When you purchase a Yixing clay teapot, there may be a shiny wax coating on it that will need to be removed before brewing begins. Prepare a large, clean pot by filling it with water and bringing the water to a boil. Lower the teapot into the boiling water using a clean slotted spoon. Allow the teapot to rest on the spoon and not on the bottom of the pot filled with boiling water. Some use a towel to pad and line the bottom of the boiling pot. This is to prevent it from vibrating excessively. Boil for about 5 minutes, and remove the Yixing clay teapot from the boiling water. Allow it to dry completely before brewing tea inside of it. Select the type of tea you will be using in the pot and begin pouring a little bit out every 15 seconds into a larger bowl. Remove the tea leaves and let the pot soak in the bowl of tea with the lid soaking separately. When the tea has completely cooled, remove the teapot and allow it thoroughly dries. Now it is ready for use.

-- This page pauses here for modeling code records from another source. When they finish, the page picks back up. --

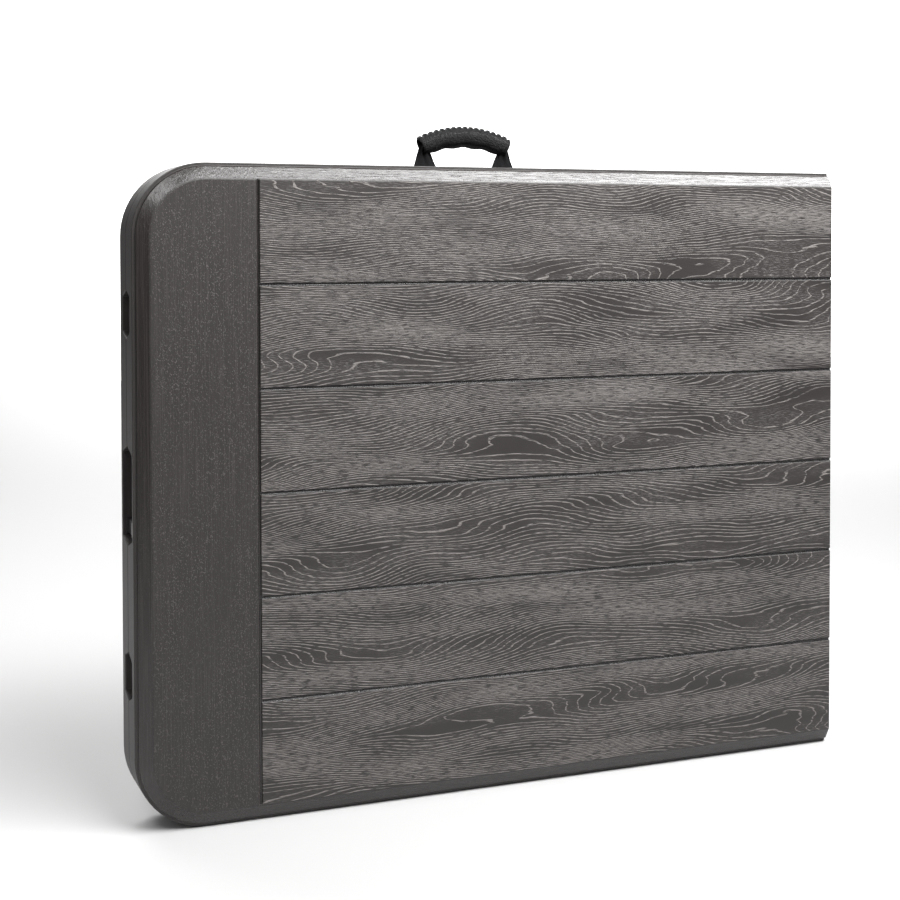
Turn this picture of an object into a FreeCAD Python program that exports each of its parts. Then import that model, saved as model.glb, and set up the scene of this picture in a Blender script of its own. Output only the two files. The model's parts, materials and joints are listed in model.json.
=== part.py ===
import FreeCAD, Part

import os
import re

import Sketcher

# Fold-in-half table, closed and standing on a long edge. Millimetres, +Z up.
# X runs along the table, Y through its thickness and Z across its width.
# The halves meet at y = 0: the front half lies at negative y and the back half at positive y.
# Each half is described once, in its own frame: x as above, v = depth from the parting plane
# towards its table surface, z = height. The back half is the same half turned half a turn about
# the X line through the middle of the width.

SIZES = {
    # moulded top
    "half_length": 900, "table_width": 740, "half_thick": 45, "corner_radius": 82,
    "rim_width": 20, "fold_wall": 14, "cavity_depth": 27, "part_gap": 0.3,
    "band_depth": 34, "band_step": 4, "shoulder_width": 15, "shoulder_drop": 8,
    "end_board": 138, "seam_width": 3, "seam_depth": 2,
    "dimple_radius": 11, "dimple_depth": 9, "dimple_pitch": 90,
    "grip_notch_width": 110, "grip_notch_slope": 8, "side_notch_width": 55, "side_notch_depth": 20,
    "side_notch_offset": 202, "strap_notch_room": 2,
    # steel side rails
    "rail_inset": 8, "rail_width": 20, "rail_depth": 23, "rail_wall": 1.5, "rail_end_gap": 2,
    "screw_radius": 2, "screw_head_radius": 4.5, "screw_head": 2.2, "screw_bite": 11, "screw_margin": 80,
    "cap_thick": 3,
    # fold hinge
    "fold_gap": 0.5, "hinge_pin_radius": 4, "hinge_head_radius": 7, "hinge_head": 2, "hinge_eye_radius": 9,
    "leaf_thick": 3, "leaf_gap": 0.3, "leaf_length": 78, "leaf_height": 18, "leaf_neck": 12,
    "notch_room": 5, "rivet_radius": 2.5, "rivet_head_radius": 4.5, "rivet_head": 1.5,
    # legs
    "table_height": 740, "leg_travel": 165, "leg_pivot_inset": 110, "leg_tube_radius": 10,
    "tube_wall": 1.5, "leg_low_inset": 47, "leg_high_inset": 77, "leg_clearance": 0.3,
    "inner_overlap": 80, "slide_gap": 0.3, "collar_wall": 2.5, "collar_length": 36, "collar_lip": 6,
    "foot_radius": 11, "foot_height": 18, "foot_sole": 4, "foot_gap": 2,
    "pivot_bar_radius": 12, "pivot_bar_gap": 0.5, "pivot_bolt_radius": 5, "pivot_plug": 20,
    "bolt_head_radius": 8, "bolt_head": 4, "shaft_gap": 0.06, "cross_bar_radius": 8,
    # leg stays
    "stay_pivot": 200, "stay_reach": 260, "stay_offset": 40, "stay_thick": 8, "stay_depth": 12,
    "stay_eye_radius": 12, "stay_eye_width": 14, "stay_ring_radius": 11, "stay_ring_width": 4,
    "stay_pin_radius": 4, "stay_pin_length": 20, "catch_gap": 0.5, "catch_wall": 4.5,
    "catch_width": 12, "catch_plate": 2, "catch_half_length": 20, "catch_lip": 4,
    # carrying handle
    "handle_inset": 404, "strap_spacing": 100, "strap_width": 28, "strap_top_width": 15, "strap_thick": 2,
    "strap_tail": 32, "grip_radius": 13, "grip_length": 116, "grip_height": 37,
    "anchor_width": 24, "anchor_height": 14, "anchor_thick": 1.5, "anchor_bite": 5,
    # catch that holds the halves shut
    "clip_offset": 38, "clip_width": 16, "clip_jaw": 2, "clip_room": 0.6, "stud_thick": 7,
    "stud_past": 12, "clip_reach": 20, "clip_plate": 2,
}

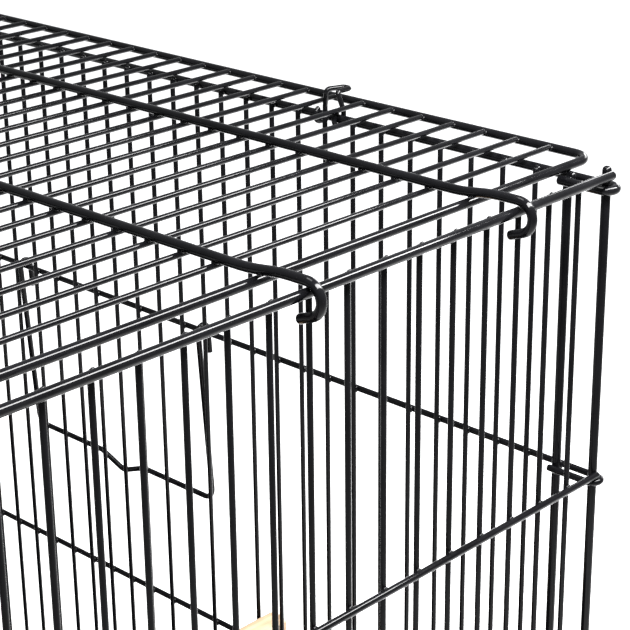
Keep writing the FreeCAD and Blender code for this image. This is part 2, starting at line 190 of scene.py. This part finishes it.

To clean a Yixing pot, never use anything except water. Soap or other scents will be absorbed into the clay to produce a soapy flavor that will last forever whenever you steep tea inside of it. Between uses, allow the pot to always completely dry before putting the lid it. If the teapot is wet with the lid on it, it could begin to mold. If this happens, you will need to conduct the seasoning process over again to try to save the pot.
Ultimately, the Yixing teapot you choose will either be put on display as a work of art or used as a cherished part of your tea-drinking routine. The latter will seem as if the teapot has become a loyal friend. Some even see their Yixing teapots as a priceless addition to their family.